There was a slight irony that the exposed buttocks were on view immediately after Mel Smith’s ‘Allegiance’ where – as has been widely reported – the actor failed to light up on stage because of pressure from the Scottish authorities. You wonder whether people will look back in wonder to this age of skewed puritanism where smoking a cigar on stage is forbidden, but getting butt-naked scarcely merits a flicker of an eyebrow. That is unless you make the pilgrimage to Aurora Nova to witness the apocalyptic beauty of the show brought over by the St Petersburg clown troupe Derevo. In ‘Ketzal’ the company proves once more that it can turn the human body into a canvas for emotions you didn’t realise you had until you’re lost in the simultaneously disturbing and exhilarating aesthetic of the performers’ world.
Don’t be put off by the embarrassingly pretentious blurb in the programme ‘We enter the world naked and we leave it naked. In between is Life, the body’s beautiful poisoned song.’ Though to be fair, it’s difficult to know how you could sum up an experience like this in a few snappy sentences.

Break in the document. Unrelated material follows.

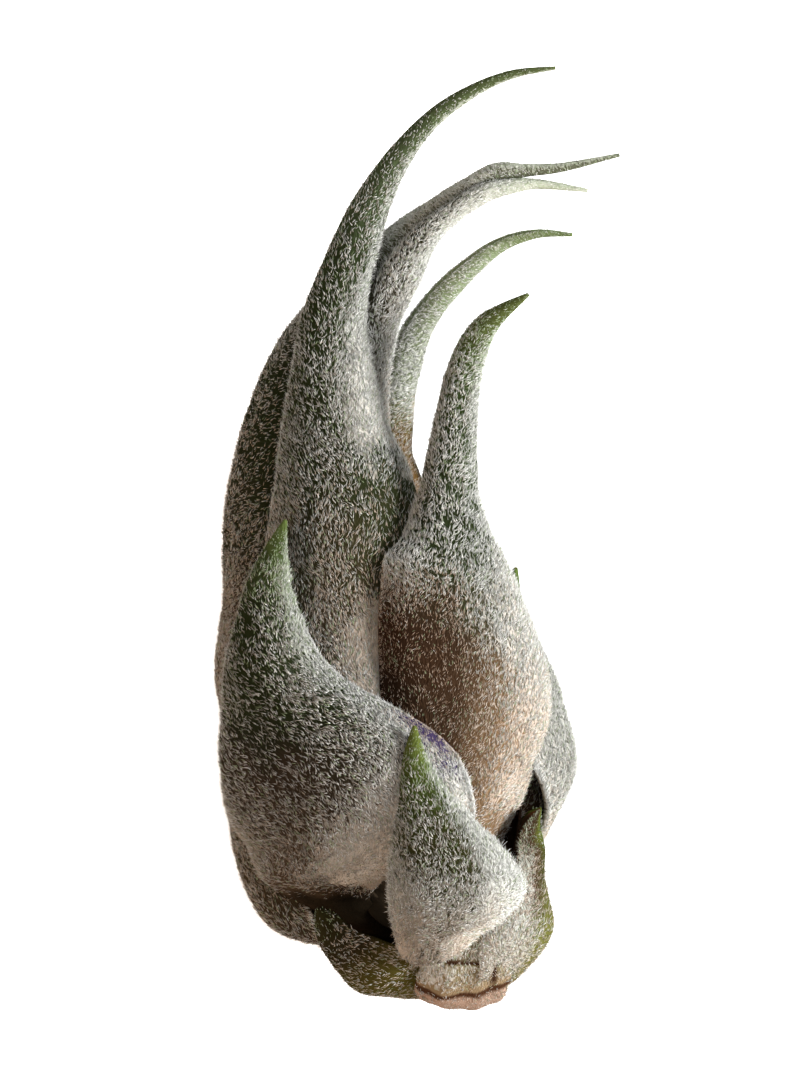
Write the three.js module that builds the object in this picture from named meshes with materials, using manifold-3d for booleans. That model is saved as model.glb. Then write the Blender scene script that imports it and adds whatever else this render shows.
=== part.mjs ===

As you enter the theatre, it becomes obvious that in the low-lit auditorium there are people clad all in white with headscarves on, who are twitching as if they have a colony of ants in their pants. They are positioned among the steadily gathering audience until the show begins, when they move onto the stage, and start to dance like manic robots. There’s something obsessive, almost possessed about them – so although there’s no story developing, it’s impossible not to be fascinated by their every move. Then a black backdrop comes down, and the real visual magic begins.
It should be explained that one of the defining characteristics of this troupe is the androgyny that permeates it. Every single member has shaved their head, and because of their high level of physical training it’s not always easy to tell who’s male and who’s female, even when they’re only wearing a g-string – on more than one occasion I was asking myself ‘Are those pecs or breasts’. Already you are unsettled: all the criteria by which you, either consciously or subconsciously, judge other human bodies have been completely redefined. Behind the black backdrop the troupe starts to play their visual games, which we view through a torn hole: at one point it seems as if they’re revolving like spokes on a human wheel, at another heads rise up in a column as if they were on a totem pole.
Could I understand the underlying themes? Well, no, not exactly. There was a dominant iconic female character, who seemed to rule over the twitching Hieronymus Bosch-like figures like a malign goddess, and a sinister satyrical male complete with fake phallus and coxcomb. The tension between the two animates the piece – and in their strange power-struggle, images spring up which will never leave me. At one point, as fairground music jangles in the background, the performers improvise a carousel in the shadows. It should look obscene: naked bodies riding slowly up and down on other human bodies, but it doesn’t. At another point when a deep red semicircle lights up the stage like a setting sun, the performers pour water onto the ground and create an extraordinary tableau of silhouettes and reflections. This is some of the finest physical theatre I’ve seen – worlds away from the Edinburgh of cheap sex-references and film-remakes. It’s no small tribute that when it ended I would have been happy for it to go on for another couple of hours.